▶ _Your instructions_: Identify, in the records below, every line where the string "shown" appears, and copy each such line.

▶ _Data excerpts_:
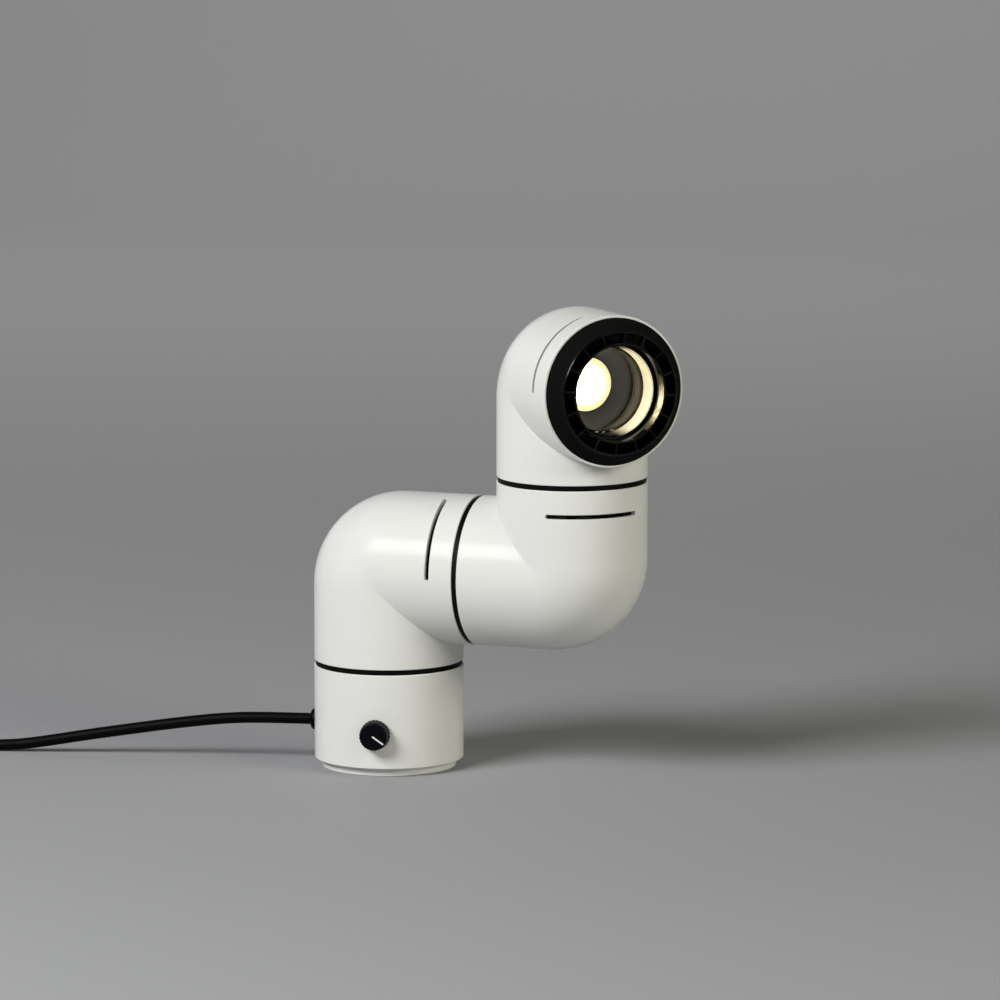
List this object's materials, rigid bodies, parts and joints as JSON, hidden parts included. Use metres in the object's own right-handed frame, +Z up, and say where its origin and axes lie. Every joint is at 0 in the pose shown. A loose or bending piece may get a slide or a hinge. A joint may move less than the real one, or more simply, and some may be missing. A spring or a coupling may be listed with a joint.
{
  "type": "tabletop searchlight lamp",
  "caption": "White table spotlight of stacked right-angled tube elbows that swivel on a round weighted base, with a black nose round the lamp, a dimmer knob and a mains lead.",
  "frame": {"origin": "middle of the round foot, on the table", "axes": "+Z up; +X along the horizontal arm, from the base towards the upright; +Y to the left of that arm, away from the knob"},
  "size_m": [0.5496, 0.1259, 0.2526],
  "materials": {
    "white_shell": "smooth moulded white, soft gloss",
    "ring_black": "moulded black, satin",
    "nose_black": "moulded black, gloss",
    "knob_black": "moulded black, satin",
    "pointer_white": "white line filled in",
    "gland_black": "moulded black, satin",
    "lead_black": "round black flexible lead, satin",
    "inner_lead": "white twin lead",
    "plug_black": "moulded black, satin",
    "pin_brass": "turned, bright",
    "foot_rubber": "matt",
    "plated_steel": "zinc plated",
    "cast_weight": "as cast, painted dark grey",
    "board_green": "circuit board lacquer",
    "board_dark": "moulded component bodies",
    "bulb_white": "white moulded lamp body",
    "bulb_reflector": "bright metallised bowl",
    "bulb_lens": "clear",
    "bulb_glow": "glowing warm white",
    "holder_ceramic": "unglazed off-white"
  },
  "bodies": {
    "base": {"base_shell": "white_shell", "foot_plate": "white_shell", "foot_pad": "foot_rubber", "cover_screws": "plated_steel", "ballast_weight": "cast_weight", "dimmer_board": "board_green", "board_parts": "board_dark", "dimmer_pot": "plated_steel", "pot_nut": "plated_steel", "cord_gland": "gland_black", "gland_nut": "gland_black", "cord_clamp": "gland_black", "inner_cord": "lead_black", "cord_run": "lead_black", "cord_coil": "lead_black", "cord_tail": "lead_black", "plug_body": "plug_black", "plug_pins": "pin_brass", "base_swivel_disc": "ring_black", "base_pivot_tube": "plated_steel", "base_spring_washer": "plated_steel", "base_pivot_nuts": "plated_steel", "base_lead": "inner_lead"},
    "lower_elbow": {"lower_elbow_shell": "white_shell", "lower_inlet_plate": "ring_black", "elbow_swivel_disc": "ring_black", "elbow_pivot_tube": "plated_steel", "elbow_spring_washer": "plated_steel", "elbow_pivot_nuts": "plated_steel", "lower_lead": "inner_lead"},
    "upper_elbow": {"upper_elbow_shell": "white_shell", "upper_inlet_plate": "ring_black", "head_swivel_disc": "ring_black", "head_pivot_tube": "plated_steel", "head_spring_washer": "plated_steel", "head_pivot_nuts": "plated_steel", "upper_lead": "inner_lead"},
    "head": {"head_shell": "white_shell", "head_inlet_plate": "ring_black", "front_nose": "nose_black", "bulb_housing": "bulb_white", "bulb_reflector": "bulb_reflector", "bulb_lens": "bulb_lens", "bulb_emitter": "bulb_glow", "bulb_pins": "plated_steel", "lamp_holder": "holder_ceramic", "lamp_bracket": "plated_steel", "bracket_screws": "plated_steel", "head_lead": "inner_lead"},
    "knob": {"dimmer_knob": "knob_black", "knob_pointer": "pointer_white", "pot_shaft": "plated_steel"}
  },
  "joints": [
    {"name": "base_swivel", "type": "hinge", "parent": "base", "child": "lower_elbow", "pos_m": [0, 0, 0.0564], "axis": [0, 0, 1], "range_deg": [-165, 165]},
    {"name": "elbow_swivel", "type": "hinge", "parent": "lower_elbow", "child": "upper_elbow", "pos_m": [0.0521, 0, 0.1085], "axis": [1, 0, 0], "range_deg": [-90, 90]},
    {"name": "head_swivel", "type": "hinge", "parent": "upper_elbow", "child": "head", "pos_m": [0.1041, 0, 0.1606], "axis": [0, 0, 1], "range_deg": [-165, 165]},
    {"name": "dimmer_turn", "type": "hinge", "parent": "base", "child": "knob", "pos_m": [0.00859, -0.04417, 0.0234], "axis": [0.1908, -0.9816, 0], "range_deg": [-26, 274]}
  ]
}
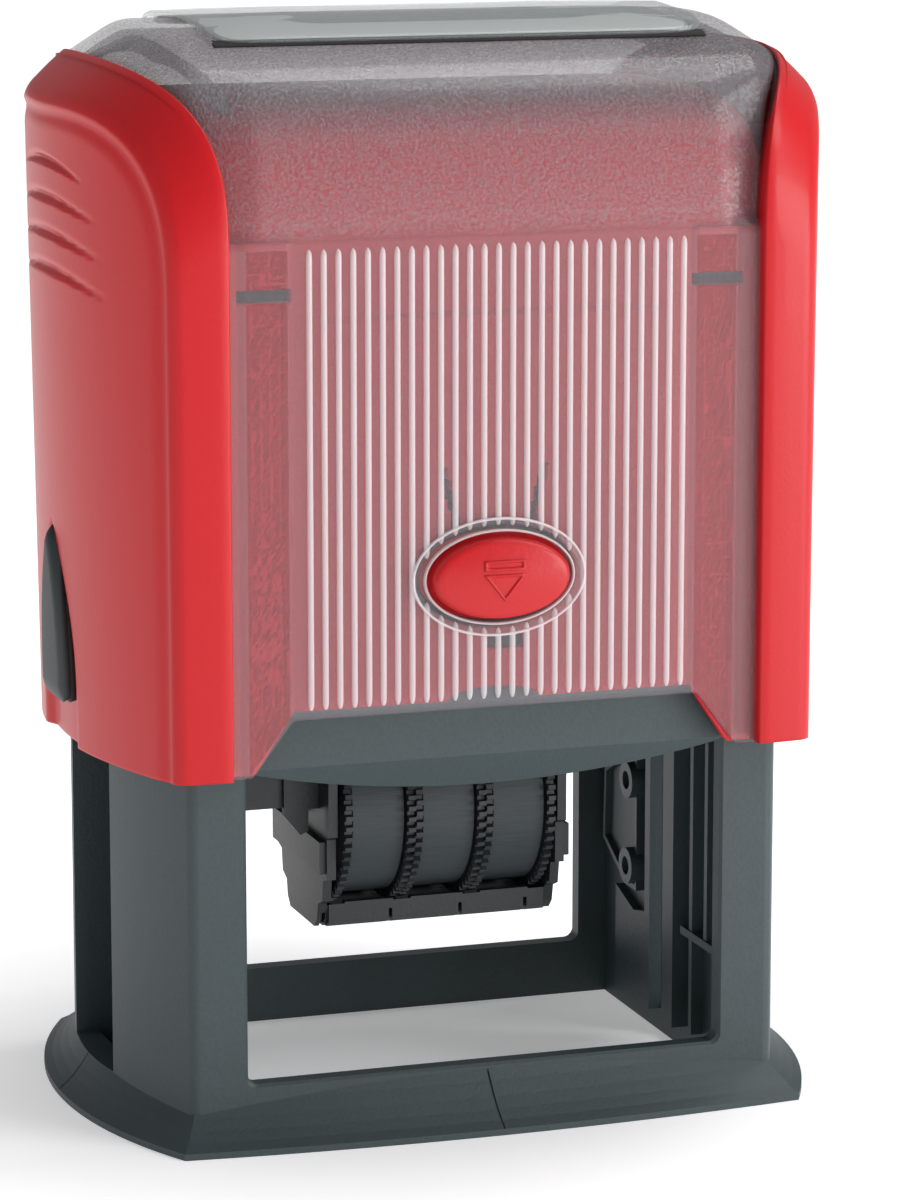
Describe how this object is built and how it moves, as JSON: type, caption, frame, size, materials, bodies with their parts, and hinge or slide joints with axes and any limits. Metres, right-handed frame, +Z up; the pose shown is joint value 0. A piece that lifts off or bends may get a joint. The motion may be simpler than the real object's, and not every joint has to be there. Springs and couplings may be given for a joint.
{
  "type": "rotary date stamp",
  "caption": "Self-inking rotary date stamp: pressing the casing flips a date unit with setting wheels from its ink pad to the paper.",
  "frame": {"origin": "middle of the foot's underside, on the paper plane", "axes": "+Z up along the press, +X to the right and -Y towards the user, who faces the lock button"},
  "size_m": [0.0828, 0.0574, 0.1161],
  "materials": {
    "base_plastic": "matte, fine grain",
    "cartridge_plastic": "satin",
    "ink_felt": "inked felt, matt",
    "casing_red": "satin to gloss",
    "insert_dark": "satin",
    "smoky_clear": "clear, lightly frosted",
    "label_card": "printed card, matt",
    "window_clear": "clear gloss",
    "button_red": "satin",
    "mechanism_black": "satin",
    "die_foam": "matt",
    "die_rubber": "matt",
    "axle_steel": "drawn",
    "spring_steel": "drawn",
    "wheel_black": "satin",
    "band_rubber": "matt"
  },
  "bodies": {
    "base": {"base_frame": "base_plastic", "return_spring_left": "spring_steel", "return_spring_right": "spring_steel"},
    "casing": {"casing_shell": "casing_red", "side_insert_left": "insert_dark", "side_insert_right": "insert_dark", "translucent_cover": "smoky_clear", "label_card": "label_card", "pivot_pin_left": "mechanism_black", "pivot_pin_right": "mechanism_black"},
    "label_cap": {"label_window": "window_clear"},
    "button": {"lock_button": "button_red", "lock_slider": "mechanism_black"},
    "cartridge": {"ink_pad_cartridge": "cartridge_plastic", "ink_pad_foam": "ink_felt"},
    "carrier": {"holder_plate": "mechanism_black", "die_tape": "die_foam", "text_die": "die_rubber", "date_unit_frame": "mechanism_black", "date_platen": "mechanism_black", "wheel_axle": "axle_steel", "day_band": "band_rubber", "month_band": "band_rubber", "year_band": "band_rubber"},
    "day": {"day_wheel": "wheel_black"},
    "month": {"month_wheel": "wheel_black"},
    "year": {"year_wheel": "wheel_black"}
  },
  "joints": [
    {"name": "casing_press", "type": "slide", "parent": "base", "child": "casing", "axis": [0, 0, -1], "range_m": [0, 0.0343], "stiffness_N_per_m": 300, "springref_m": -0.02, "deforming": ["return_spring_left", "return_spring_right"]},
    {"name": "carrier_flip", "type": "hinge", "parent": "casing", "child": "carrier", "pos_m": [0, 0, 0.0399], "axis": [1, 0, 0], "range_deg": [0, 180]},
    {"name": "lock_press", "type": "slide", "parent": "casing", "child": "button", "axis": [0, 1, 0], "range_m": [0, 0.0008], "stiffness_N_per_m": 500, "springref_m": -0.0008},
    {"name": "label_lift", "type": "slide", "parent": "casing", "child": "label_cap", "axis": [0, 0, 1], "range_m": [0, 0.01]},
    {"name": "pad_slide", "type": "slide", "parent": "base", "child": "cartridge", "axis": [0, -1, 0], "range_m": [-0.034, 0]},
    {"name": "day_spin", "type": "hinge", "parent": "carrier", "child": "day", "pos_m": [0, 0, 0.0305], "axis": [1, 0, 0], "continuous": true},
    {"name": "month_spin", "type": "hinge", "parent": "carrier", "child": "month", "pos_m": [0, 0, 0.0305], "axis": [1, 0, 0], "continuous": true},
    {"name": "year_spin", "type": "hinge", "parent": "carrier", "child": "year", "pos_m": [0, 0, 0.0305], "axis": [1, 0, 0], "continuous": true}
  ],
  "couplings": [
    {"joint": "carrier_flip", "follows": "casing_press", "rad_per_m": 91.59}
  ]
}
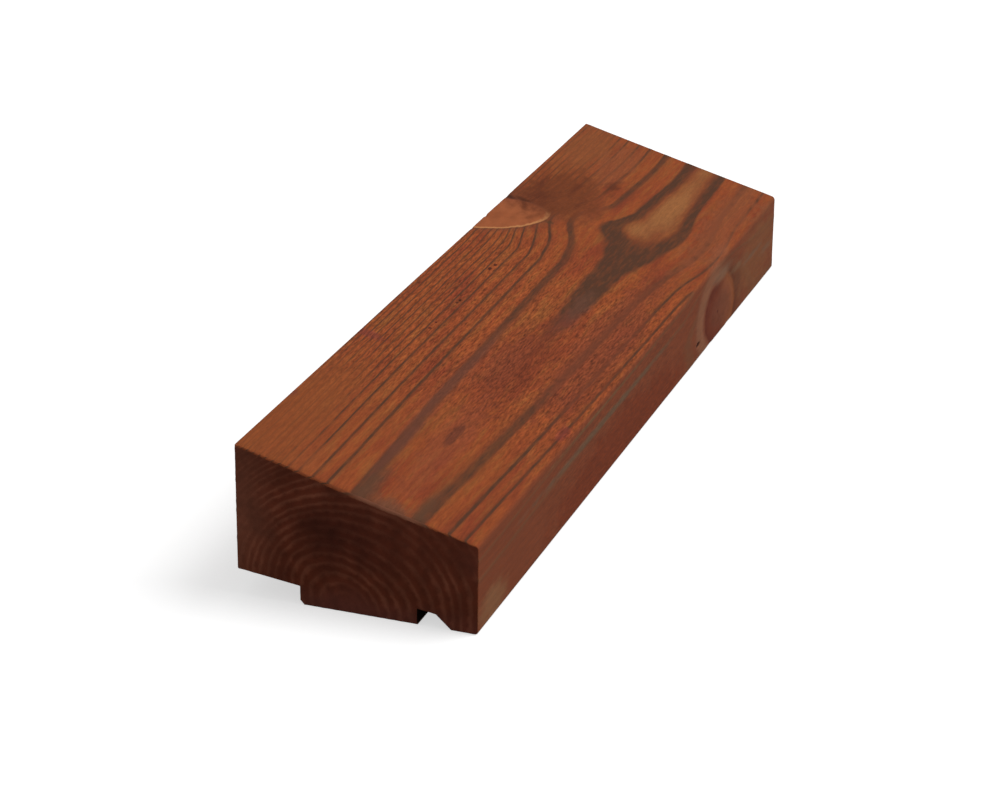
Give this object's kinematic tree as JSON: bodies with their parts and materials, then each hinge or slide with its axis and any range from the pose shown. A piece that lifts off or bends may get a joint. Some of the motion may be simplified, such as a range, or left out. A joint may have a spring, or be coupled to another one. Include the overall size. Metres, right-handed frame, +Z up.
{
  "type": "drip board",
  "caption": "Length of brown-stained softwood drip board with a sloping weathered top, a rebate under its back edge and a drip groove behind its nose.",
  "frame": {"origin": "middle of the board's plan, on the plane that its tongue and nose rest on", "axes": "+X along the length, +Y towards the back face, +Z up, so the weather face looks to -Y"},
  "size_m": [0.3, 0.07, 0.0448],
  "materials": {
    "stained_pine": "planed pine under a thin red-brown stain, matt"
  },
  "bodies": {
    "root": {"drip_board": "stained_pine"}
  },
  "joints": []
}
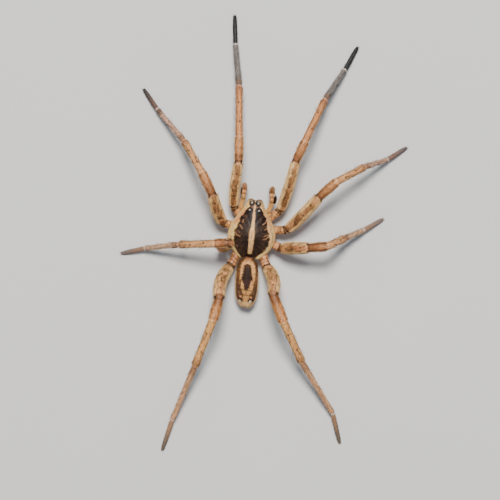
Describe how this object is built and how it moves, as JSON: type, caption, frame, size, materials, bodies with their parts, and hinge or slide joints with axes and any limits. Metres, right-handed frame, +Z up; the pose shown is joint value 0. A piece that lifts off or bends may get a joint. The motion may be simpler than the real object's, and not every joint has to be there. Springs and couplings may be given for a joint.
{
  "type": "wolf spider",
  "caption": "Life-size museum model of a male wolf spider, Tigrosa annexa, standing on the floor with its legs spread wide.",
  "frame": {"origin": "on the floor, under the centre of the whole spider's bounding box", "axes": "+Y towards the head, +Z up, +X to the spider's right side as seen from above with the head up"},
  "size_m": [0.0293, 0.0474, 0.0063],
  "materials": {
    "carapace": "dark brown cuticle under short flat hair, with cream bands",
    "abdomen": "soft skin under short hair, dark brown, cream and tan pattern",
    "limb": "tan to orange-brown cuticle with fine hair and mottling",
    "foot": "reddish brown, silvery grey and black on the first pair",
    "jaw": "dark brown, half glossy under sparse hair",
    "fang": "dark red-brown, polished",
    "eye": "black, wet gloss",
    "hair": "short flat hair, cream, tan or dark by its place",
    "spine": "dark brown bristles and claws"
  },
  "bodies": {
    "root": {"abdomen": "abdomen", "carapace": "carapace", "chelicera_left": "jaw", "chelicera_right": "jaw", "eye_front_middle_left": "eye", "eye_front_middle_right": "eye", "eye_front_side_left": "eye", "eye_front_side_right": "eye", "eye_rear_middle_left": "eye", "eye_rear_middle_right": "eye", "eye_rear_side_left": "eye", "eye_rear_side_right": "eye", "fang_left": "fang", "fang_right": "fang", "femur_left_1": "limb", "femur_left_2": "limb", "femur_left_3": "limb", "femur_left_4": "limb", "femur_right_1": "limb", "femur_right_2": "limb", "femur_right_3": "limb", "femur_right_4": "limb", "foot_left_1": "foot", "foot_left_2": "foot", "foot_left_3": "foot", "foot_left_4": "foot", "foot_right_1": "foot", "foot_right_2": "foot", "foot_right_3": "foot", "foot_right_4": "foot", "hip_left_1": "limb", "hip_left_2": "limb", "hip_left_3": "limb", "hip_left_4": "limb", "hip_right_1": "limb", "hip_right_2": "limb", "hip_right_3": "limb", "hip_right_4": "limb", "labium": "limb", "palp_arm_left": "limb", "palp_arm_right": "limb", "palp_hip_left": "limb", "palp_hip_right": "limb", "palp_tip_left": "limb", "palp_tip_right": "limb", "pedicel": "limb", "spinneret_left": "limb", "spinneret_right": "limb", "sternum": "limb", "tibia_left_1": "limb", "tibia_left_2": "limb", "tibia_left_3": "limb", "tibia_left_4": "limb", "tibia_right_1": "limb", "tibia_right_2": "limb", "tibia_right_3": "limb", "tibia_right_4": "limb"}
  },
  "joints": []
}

▶ _Task solution_:
List this object's materials, rigid bodies, parts and joints as JSON, hidden parts included. Use metres in the object's own right-handed frame, +Z up, and say where its origin and axes lie. Every joint is at 0 in the pose shown. A loose or bending piece may get a slide or a hinge. A joint may move less than the real one, or more simply, and some may be missing. A spring or a coupling may be listed with a joint.
Describe how this object is built and how it moves, as JSON: type, caption, frame, size, materials, bodies with their parts, and hinge or slide joints with axes and any limits. Metres, right-handed frame, +Z up; the pose shown is joint value 0. A piece that lifts off or bends may get a joint. The motion may be simpler than the real object's, and not every joint has to be there. Springs and couplings may be given for a joint.
Give this object's kinematic tree as JSON: bodies with their parts and materials, then each hinge or slide with its axis and any range from the pose shown. A piece that lifts off or bends may get a joint. Some of the motion may be simplified, such as a range, or left out. A joint may have a spring, or be coupled to another one. Include the overall size. Metres, right-handed frame, +Z up.
Describe how this object is built and how it moves, as JSON: type, caption, frame, size, materials, bodies with their parts, and hinge or slide joints with axes and any limits. Metres, right-handed frame, +Z up; the pose shown is joint value 0. A piece that lifts off or bends may get a joint. The motion may be simpler than the real object's, and not every joint has to be there. Springs and couplings may be given for a joint.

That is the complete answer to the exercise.